Based on the contract, this type of commission would not be given after separation. So breach of contract cannot be my argument point.

I wonder if I can argue on the ground for misleading conduct - that is, the company intentionally did not disclose that my current position was already made redundant and if I did not take the demoted role, I would be terminated.

My question: how is the chance for me to win at the Labour court if I argue that my company is dishonest and mislead me to take the wrong decision on not to take the demoted role. And the damage I suffer is worth of the amount of unpaid commission. If this argument is not valid, what other arguments can I make?

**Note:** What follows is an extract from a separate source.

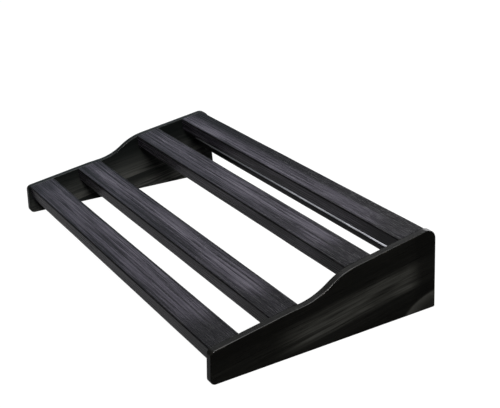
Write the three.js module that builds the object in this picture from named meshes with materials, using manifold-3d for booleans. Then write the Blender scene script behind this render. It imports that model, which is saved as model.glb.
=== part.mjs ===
// Two-tier wooden pedalboard: two side panels with an S-curved top edge, four slats doweled between them,
// and a flat steel tie bar under the rear slat. Millimetres, +Z up.
// X runs along the slats, Y from the player's side to the rear. The origin is the centre of the footprint.
import * as THREE from 'three';
import { mergeVertices } from 'three/addons/utils/BufferGeometryUtils.js';
import Module from 'manifold-3d';

// Overall size
const BOARD_WIDTH = 560;
const BOARD_DEPTH = 332;
const PANEL_THICKNESS = 9.5;

// Side panel outline, seen from the side: y counted from the front edge, z from the floor
const RAMP_SLOPE = 0.17;
const LOWER_RAMP_START = 43;
const UPPER_RAMP_START = 60.5;
const REAR_EDGE_LEAN = 0.1;
const SCOOP_START_Y = 105;
const SCOOP_DEPTH = 2;
const S_FOOT_Y = 143;
const S_CREST_Y = 179;
const S_FOOT_RADIUS = 85;
const S_CREST_RADIUS = 90;
const FRONT_CORNER_RADIUS = 7;
const REAR_TOP_RADIUS = 15;
const REAR_BOTTOM_RADIUS = 2;

// Slats
const SLAT_WIDTH = 40;
const SLAT_THICKNESS = 20;
const SLAT_ARRIS_RADIUS = 1.5;
const LOWER_TIER_FRONTS = [2.5, 82];
const UPPER_TIER_FRONTS = [187, 269.5];

// Blind dowels, two at each end of each slat
const DOWEL_DIAMETER = 6;
const DOWEL_IN_PANEL = 6.5;
const DOWEL_IN_SLAT = 21.5;
const DOWEL_SPACING = 20;

// Flat tie bar, lying level, its ends let into blind mortises in the side panels
const TIE_BAR_WIDTH = 20;
const TIE_BAR_THICKNESS = 8;
const TIE_BAR_EDGE_RADIUS = 0.6;
const TIE_BAR_IN_PANEL = 6;
const TIE_BAR_FRONT_Y = 295;
const TIE_BAR_TOP_Z = 68.7;

// Clearance round a piece in its hole, and past its end
const HOLE_CLEARANCE = 0.3;
const ROUND_SIDES = 24;
const ARC_STEPS = 6;

const INNER_X = BOARD_WIDTH / 2 - PANEL_THICKNESS;

const wasm = await Module();
wasm.setup();

const blackWood = new THREE.MeshStandardMaterial({ color: 0x1b1a1c, roughness: 0.38, metalness: 0 });
const beech = new THREE.MeshStandardMaterial({ color: 0xc89a63, roughness: 0.7, metalness: 0 });
const blackSteel = new THREE.MeshStandardMaterial({ color: 0x121214, roughness: 0.45, metalness: 0.6 });

// A manifold solid with the shape of a closed geometry
function toSolid(geometry) {
  const bare = geometry.clone();
  bare.deleteAttribute('normal');
  bare.deleteAttribute('uv');
  const merged = mergeVertices(bare);
  return new wasm.Manifold(new wasm.Mesh({
    numProp: 3,
    vertProperties: new Float32Array(merged.attributes.position.array),
    triVerts: new Uint32Array(merged.index.array),
  }));
}

// A geometry less the given cutters
function cutAway(geometry, cutters) {
  let solid = toSolid(geometry);
  for (const cutter of cutters) {
    solid = solid.subtract(toSolid(cutter));
  }
  const mesh = solid.getMesh();
  const result = new THREE.BufferGeometry();
  result.setAttribute('position', new THREE.BufferAttribute(new Float32Array(mesh.vertProperties), 3));
  result.setIndex(new THREE.BufferAttribute(new Uint32Array(mesh.triVerts), 1));
  result.computeVertexNormals();
  return result;
}

// A shape through corners { point, radius }, each rounded with a tangent arc
function roundedShape(corners) {
  const shape = new THREE.Shape();
  corners.forEach(({ point, radius }, i) => {
    const before = corners.at(i - 1).point.clone().sub(point).normalize();
    const after = corners[(i + 1) % corners.length].point.clone().sub(point).normalize();
    const half = Math.acos(before.dot(after)) / 2;
    const reach = radius / Math.tan(half);
    const start = before.clone().multiplyScalar(reach).add(point);
    const end = after.clone().multiplyScalar(reach).add(point);
    const centre = before.clone().add(after).setLength(radius / Math.sin(half)).add(point);
    if (i === 0) {
      shape.moveTo(start.x, start.y);
    } else {
      shape.lineTo(start.x, start.y);
    }
    const clockwise = before.cross(after) > 0;
    const startAngle = start.sub(centre).angle();
    const endAngle = end.sub(centre).angle();
    shape.absarc(centre.x, centre.y, radius, startAngle, endAngle, clockwise);
  });
  shape.closePath();
  return shape;
}

// A side-view shape (y, z) made solid from xLow over the given length
function alongX(shape, xLow, length) {
  const geometry = new THREE.ExtrudeGeometry(shape, {
    depth: length,
    bevelEnabled: false,
    curveSegments: ARC_STEPS,
  });
  const sideView = new THREE.Matrix4().makeBasis(
    new THREE.Vector3(0, 1, 0),
    new THREE.Vector3(0, 0, 1),
    new THREE.Vector3(1, 0, 0),
  );
  geometry.applyMatrix4(sideView);
  geometry.translate(xLow, -BOARD_DEPTH / 2, 0);
  return geometry;
}

// A round bar along X between xLow and xHigh, at a side-view point
function barAlongX(diameter, xLow, xHigh, at) {
  const geometry = new THREE.CylinderGeometry(diameter / 2, diameter / 2, xHigh - xLow, ROUND_SIDES);
  geometry.rotateZ(-Math.PI / 2);
  geometry.translate((xLow + xHigh) / 2, at.x - BOARD_DEPTH / 2, at.y);
  return geometry;
}

function onLowerRamp(y) {
  return new THREE.Vector2(y, LOWER_RAMP_START + RAMP_SLOPE * y);
}

function onUpperRamp(y) {
  return new THREE.Vector2(y, UPPER_RAMP_START + RAMP_SLOPE * y);
}

function panelShape() {
  const rearTopHeight = (UPPER_RAMP_START + RAMP_SLOPE * BOARD_DEPTH) / (1 + RAMP_SLOPE * REAR_EDGE_LEAN);
  const sFoot = onLowerRamp(S_FOOT_Y);
  sFoot.y -= SCOOP_DEPTH;
  return roundedShape([
    { point: new THREE.Vector2(0, 0), radius: FRONT_CORNER_RADIUS },
    { point: new THREE.Vector2(BOARD_DEPTH, 0), radius: REAR_BOTTOM_RADIUS },
    { point: onUpperRamp(BOARD_DEPTH - REAR_EDGE_LEAN * rearTopHeight), radius: REAR_TOP_RADIUS },
    { point: onUpperRamp(S_CREST_Y), radius: S_CREST_RADIUS },
    { point: sFoot, radius: S_FOOT_RADIUS },
    { point: onLowerRamp(SCOOP_START_Y), radius: S_FOOT_RADIUS },
    { point: onLowerRamp(0), radius: FRONT_CORNER_RADIUS },
  ]);
}

// Directions in a slat's own section: back along its top face, and down through its thickness
const alongTop = new THREE.Vector2(1, RAMP_SLOPE).normalize();
const downThrough = new THREE.Vector2(alongTop.y, -alongTop.x);

// A side-view point in a slat, from the top of its front face
function inSlat(frontTop, back, down) {
  return frontTop.clone().addScaledVector(alongTop, back).addScaledVector(downThrough, down);
}

function slatShape(frontTop) {
  const corners = [
    inSlat(frontTop, 0, SLAT_THICKNESS),
    inSlat(frontTop, SLAT_WIDTH, SLAT_THICKNESS),
    inSlat(frontTop, SLAT_WIDTH, 0),
    frontTop,
  ];
  return roundedShape(corners.map((point) => ({ point, radius: SLAT_ARRIS_RADIUS })));
}

const slats = [...LOWER_TIER_FRONTS.map(onLowerRamp), ...UPPER_TIER_FRONTS.map(onUpperRamp)].map(
  (frontTop, i) => ({ name: `slat_${i + 1}`, frontTop }),
);
const sides = [{ name: 'left', sign: -1 }, { name: 'right', sign: 1 }];

const board = new THREE.Group();

function addPiece(name, geometry, material) {
  const mesh = new THREE.Mesh(geometry, material);
  mesh.name = name;
  board.add(mesh);
}

// A bar across the joint between a panel and what butts against it, grown by a clearance for its hole
function barAtJoint(diameter, sign, inPanel, inBoard, at, clearance) {
  const outer = sign * (INNER_X + inPanel + clearance);
  const inner = sign * (INNER_X - inBoard - clearance);
  return barAlongX(diameter + 2 * clearance, Math.min(outer, inner), Math.max(outer, inner), at);
}

const dowels = slats.flatMap(({ name, frontTop }) => sides.flatMap((side) => {
  const rows = [{ name: 'front', offset: -DOWEL_SPACING / 2 }, { name: 'rear', offset: DOWEL_SPACING / 2 }];
  return rows.map((row) => ({
    name: `dowel_${name}_${side.name}_${row.name}`,
    slat: name,
    sign: side.sign,
    at: inSlat(frontTop, SLAT_WIDTH / 2 + row.offset, SLAT_THICKNESS / 2),
  }));
}));

function dowelBar(dowel, clearance) {
  return barAtJoint(DOWEL_DIAMETER, dowel.sign, DOWEL_IN_PANEL, DOWEL_IN_SLAT, dowel.at, clearance);
}

function dowelHole(dowel) {
  return dowelBar(dowel, HOLE_CLEARANCE);
}

// The tie bar, grown by a clearance for its mortises
function tieBar(clearance) {
  const low = new THREE.Vector2(TIE_BAR_FRONT_Y, TIE_BAR_TOP_Z - TIE_BAR_THICKNESS).subScalar(clearance);
  const high = new THREE.Vector2(TIE_BAR_FRONT_Y + TIE_BAR_WIDTH, TIE_BAR_TOP_Z).addScalar(clearance);
  const corners = [low, new THREE.Vector2(high.x, low.y), high, new THREE.Vector2(low.x, high.y)];
  const end = INNER_X + TIE_BAR_IN_PANEL + clearance;
  const section = roundedShape(corners.map((point) => ({ point, radius: TIE_BAR_EDGE_RADIUS })));
  return alongX(section, -end, 2 * end);
}

// Side panels, with blind holes for the dowels and mortises for the tie bar
const tieBarMortises = tieBar(HOLE_CLEARANCE);
for (const side of sides) {
  const xLow = side.sign > 0 ? INNER_X : -BOARD_WIDTH / 2;
  const blank = alongX(panelShape(), xLow, PANEL_THICKNESS);
  const holes = dowels.filter((dowel) => dowel.sign === side.sign).map(dowelHole);
  addPiece(`${side.name}_side_panel`, cutAway(blank, [...holes, tieBarMortises]), blackWood);
}

// Slats, butting against the panels, with blind holes in their ends
for (const { name, frontTop } of slats) {
  const blank = alongX(slatShape(frontTop), -INNER_X, 2 * INNER_X);
  const holes = dowels.filter((dowel) => dowel.slat === name).map(dowelHole);
  addPiece(name, cutAway(blank, holes), blackWood);
}

// Dowels
for (const dowel of dowels) {
  addPiece(dowel.name, dowelBar(dowel, 0), beech);
}

// Tie bar
addPiece('rear_tie_bar', tieBar(0), blackSteel);

export default board;
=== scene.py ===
"""Looks of the two-tier wooden pedalboard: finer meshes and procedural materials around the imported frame."""
import math

import bmesh
import bpy
from mathutils import Matrix, Vector, geometry, kdtree, noise


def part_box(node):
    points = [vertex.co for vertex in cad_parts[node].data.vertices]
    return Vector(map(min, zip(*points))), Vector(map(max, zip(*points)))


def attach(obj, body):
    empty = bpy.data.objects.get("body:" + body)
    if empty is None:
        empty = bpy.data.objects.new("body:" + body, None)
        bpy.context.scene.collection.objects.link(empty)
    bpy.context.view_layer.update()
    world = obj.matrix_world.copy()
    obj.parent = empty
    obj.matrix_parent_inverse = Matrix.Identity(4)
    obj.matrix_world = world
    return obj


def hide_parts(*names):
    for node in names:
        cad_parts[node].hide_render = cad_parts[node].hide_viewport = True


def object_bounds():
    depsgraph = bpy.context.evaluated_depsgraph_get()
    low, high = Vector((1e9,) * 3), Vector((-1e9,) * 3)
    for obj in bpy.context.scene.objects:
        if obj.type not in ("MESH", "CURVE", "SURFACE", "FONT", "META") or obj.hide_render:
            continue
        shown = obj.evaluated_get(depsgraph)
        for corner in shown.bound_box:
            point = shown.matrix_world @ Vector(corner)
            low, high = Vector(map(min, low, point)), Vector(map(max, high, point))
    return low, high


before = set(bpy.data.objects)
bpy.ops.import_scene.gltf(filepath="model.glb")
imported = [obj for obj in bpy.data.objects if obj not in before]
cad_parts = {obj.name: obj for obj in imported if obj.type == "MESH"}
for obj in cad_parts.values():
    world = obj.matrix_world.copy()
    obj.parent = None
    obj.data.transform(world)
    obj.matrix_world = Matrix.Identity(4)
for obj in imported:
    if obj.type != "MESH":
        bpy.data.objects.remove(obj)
cad_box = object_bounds()
scene = bpy.context.scene
MM = 0.001

# ---------------------------------------------------------------- dimensions, in metres
BOARD_DEPTH = 332 * MM
RAMP_SLOPE = 0.17
LOWER_RAMP_START = 43 * MM
UPPER_RAMP_START = 60.5 * MM
REAR_EDGE_LEAN = 0.1
SCOOP_START_Y = 105 * MM
SCOOP_DEPTH = 2 * MM
S_FOOT_Y = 143 * MM
S_CREST_Y = 179 * MM
S_FOOT_RADIUS = 85 * MM
S_CREST_RADIUS = 90 * MM
FRONT_CORNER_RADIUS = 7 * MM
REAR_TOP_RADIUS = 15 * MM
REAR_BOTTOM_RADIUS = 2 * MM
SLAT_WIDTH = 40 * MM
SLAT_THICKNESS = 20 * MM
SLAT_ARRIS = 1.5 * MM
PANEL_OUTER_ARRIS = 1.3 * MM
PANEL_INNER_ARRIS = 0.7 * MM
# Distance from a rounded arris to the ring of vertices that keeps the flat beside it flat
SUPPORT = 0.5 * MM
SLAT_END_CHAMFER = 0.3 * MM
SLAT_STATIONS = 90
SLAT_DIP = 0.07 * MM
TIE_BAR_EDGE = 0.6 * MM
TIE_BAR_CHAMFER = 0.4 * MM
TIE_BAR_STATIONS = 80
EDGE_RIPPLE = 0.05 * MM
PANEL_SWELL = 0.10 * MM
# Triangles that fill a panel's face: their size, a row's height as a share of it, and the gap to the rim
CAP_SPACING = 9 * MM
ROW_SHARE = 0.87
CAP_MARGIN = 4 * MM
DOWEL_FLUTES = 18
FLUTE_DEPTH = 0.22 * MM
HOLE_CLEARANCE = 0.3 * MM
# An outline's arcs are cut by angle, above this radius by length too, and its straight edges by length
SMALL_RADIUS = 20 * MM
STRAIGHT_STEP = 6 * MM
ARC_STEP = 2 * MM
ARC_ANGLE_STEP = math.radians(8)
SHARP_ANGLE = math.radians(38)

ALONG_TOP = Vector((0, 1, RAMP_SLOPE)).normalized()
DOWN_THROUGH = Vector((0, ALONG_TOP.z, -ALONG_TOP.y))
SLATS = ["slat_1", "slat_2", "slat_3", "slat_4"]
PANELS = {"left_side_panel": -1, "right_side_panel": 1}
DOWELS = sorted(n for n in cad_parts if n.startswith("dowel_"))


# ---------------------------------------------------------------- node helpers
def add(tree, kind, values=None, **settings):
    """A new node with its settings, each input set to a value or linked to a socket."""
    made = tree.nodes.new(kind)
    for key, value in settings.items():
        setattr(made, key, value)
    for key, value in (values or {}).items():
        if isinstance(value, bpy.types.NodeSocket):
            tree.links.new(value, made.inputs[key])
        else:
            made.inputs[key].default_value = value
    return made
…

I am looking for advice on similar cases because the first hearing will be due next couple of days.

Thanks so much.

DollyTwat Sun 12-Jun-11 17:55:44

I'm not a solicitor, but it sounds like constructive dismissal to me. Di you have legal representation? If not I think you should get some.

I don't know where in the country you are, but if it's near Bristol try a man called Jeffrey shaw. He's particularly good at these cases. He won a case for my mum.

InMyPrime Sun 12-Jun-11 20:25:33

Get some legal advice as soon as you can - employment law is complex and every case is different so you'll have a hard time figuring out the best strategy on your own. Most solicitor firms in this area will offer you a 15-30 minute free consultation on the phone and an initial consultation is usually charged at a flat rate e.g. £200.

InMyPrime Sun 12-Jun-11 20:26:09

Sorry, the initial formal consultation i.e. when you first engage them is usually charged at a flat rate.

rushrush Tue 14-Jun-11 18:40:39

Thanks. I just received the defense from my employer.

They reckon that in HK as well as the employer pay the notice and severance for redundancy, there is no point for the employee to claim damage as a result of losing the commission.

They also quote some case where Hong Kong court held that any express contracts should override implied one. This is what they call anti-avoidance.

I am feeling a bit helpless here because I see so many cases around the world that the employee are losing this kind of case because employers always have an upper hand - that is to ask the employee to sign the compensation plan in advance, then use "redundancy" as a reason for termination. And they are also proud to say that they comply with all local employment and contract ordinance.